14. Considérant qu’il s’ensuit que, par respect de ce principe constitutionnel, le Conseil de la concurrence étant une autorité administrative indépendante, ce statut administratif lui interdit l’attribution de fonctions juridictionnelles ; que s’il est doté d’un pouvoir de sanction, il n’en est pas pour autant une autorité juridictionnelle ; que ses décisions n’ayant pas l’autorité de la chose jugée, ne peuvent pas, dès lors, revêtir de « la formule exécutoire » apposée par un Greffier en chef ; que d’ailleurs, l’exécution d’une décision émanant d’une autorité administrative n’a nullement besoin d’un titre ; qu’ elle est exécutoire nonobstant toutes voies de recours ;

EN CONSEQUENCE
DECIDE

Article premier.– Les articles 39 alinéa 2, 47 alinéa 5 et 84 de la loi n° 2018-020 portant refonte de loi sur la concurrence sont contraires à la Constitution.

Article 2. Les termes « certains secteurs stratégiques définis par voie règlementaire » de l’article 6 ne sont pas conformes à la Constitution.

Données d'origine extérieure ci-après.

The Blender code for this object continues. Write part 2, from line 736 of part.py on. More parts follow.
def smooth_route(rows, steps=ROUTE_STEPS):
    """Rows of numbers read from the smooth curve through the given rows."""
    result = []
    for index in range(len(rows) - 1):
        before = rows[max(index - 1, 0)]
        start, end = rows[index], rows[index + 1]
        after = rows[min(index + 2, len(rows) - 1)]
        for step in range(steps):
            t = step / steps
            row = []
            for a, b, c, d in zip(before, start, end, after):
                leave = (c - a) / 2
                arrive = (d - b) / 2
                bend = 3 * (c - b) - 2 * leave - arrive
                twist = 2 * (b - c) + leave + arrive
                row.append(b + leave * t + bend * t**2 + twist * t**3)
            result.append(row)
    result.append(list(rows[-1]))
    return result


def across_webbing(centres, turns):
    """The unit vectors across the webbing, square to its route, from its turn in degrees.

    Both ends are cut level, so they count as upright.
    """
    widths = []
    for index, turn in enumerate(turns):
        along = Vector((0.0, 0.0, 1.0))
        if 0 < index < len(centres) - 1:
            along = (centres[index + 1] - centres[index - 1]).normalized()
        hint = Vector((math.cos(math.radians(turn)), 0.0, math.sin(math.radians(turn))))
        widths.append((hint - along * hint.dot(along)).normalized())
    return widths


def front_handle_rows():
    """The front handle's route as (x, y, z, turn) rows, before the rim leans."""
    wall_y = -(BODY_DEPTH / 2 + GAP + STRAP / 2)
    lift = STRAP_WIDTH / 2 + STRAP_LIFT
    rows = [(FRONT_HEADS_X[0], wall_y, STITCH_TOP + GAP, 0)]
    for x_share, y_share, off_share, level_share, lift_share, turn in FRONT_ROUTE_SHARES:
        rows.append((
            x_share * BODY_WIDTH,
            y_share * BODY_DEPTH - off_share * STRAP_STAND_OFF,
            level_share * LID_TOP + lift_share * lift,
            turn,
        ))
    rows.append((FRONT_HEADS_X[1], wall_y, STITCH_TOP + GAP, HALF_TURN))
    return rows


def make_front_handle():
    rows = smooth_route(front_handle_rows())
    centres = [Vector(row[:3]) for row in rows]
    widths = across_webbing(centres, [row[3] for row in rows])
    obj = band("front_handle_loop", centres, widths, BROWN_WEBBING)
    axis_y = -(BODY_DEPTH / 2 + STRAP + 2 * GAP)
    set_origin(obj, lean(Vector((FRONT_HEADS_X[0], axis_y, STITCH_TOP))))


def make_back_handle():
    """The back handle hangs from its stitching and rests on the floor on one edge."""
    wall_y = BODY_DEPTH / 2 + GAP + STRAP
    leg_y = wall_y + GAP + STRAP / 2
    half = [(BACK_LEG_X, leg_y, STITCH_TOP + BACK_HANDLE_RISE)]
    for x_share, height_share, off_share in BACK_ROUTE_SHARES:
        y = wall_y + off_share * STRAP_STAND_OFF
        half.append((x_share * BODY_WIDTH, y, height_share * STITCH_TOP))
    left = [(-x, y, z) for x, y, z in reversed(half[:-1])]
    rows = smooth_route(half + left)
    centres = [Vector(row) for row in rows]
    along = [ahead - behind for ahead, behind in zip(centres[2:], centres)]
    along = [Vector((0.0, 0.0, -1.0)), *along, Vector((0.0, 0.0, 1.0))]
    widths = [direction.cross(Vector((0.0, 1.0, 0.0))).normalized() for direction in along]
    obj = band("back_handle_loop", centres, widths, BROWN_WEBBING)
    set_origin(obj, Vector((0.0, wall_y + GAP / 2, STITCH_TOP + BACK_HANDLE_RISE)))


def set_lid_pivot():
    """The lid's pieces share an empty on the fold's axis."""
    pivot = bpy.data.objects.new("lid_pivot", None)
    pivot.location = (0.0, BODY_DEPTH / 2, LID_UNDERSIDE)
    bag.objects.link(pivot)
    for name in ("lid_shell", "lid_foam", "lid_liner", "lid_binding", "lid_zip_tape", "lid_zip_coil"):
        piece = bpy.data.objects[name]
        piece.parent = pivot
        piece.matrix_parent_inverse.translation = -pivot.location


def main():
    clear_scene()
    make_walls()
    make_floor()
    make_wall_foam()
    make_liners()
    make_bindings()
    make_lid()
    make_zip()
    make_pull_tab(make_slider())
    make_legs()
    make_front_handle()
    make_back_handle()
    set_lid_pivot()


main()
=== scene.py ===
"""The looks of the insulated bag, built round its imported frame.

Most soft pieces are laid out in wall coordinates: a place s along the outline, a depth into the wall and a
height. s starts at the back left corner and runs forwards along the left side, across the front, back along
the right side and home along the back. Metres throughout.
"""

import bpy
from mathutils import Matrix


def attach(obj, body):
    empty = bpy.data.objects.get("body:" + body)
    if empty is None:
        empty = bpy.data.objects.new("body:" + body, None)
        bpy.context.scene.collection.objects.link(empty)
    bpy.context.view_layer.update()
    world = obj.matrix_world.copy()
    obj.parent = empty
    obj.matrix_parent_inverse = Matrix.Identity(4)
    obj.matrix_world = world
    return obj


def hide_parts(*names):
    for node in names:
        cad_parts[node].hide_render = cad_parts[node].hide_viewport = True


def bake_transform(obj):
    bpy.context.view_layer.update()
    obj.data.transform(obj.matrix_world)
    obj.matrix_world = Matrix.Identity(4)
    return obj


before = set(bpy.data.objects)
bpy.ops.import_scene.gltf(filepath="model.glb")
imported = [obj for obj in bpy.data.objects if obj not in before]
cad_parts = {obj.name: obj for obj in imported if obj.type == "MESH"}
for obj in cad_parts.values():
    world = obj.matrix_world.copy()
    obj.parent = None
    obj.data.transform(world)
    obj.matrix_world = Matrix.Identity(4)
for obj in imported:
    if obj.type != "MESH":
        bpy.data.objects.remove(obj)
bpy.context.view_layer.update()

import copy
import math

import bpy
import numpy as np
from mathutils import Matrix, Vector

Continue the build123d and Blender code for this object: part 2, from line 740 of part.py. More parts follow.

Article 3.– Les autres dispositions de ladite loi sont déclarées conformes à la Constitution.

Article 4.– La présente décision sera notifiée au Président de la République, au Président du Sénat, au Président de l’Assemblée Nationale, au Premier Ministre, Chef du Gouvernement et publiée au journal officiel de la République.

Ainsi délibéré en audience privée tenue à Antananarivo, le mardi quatorze août l’an deux mil dix-huit à neuf heures, la Haute Cour Constitutionnelle étant composée de :

Monsieur RAKOTOARISOA Jean-Eric, Président
Madame ANDRIANARISOA RAVELOARISOA Fara Alice, Haut Conseillère-Doyenne
Monsieur TSABOTO Jacques Adolphe, Haut Conseiller
Monsieur TIANDRAZANA Jaobe Hilton, Haut Conseiller
Madame RAMIANDRASOA Véronique Jocelyne Danielle, Haute Conseillère
Monsieur DAMA Andrianarisedo Retaf Arsène, Haut Conseiller
Madame RANDRIAMORASATA Maminirina Sahondra, Haute Conseillère
Monsieur ZAFIMIHARY Marcellin, Haut Conseiller
Madame RABETOKOTANY Tahina, Haute Conseillère ;
et assistée de Maître RALISON Samuel Andriamorasoa, Greffier en Chef.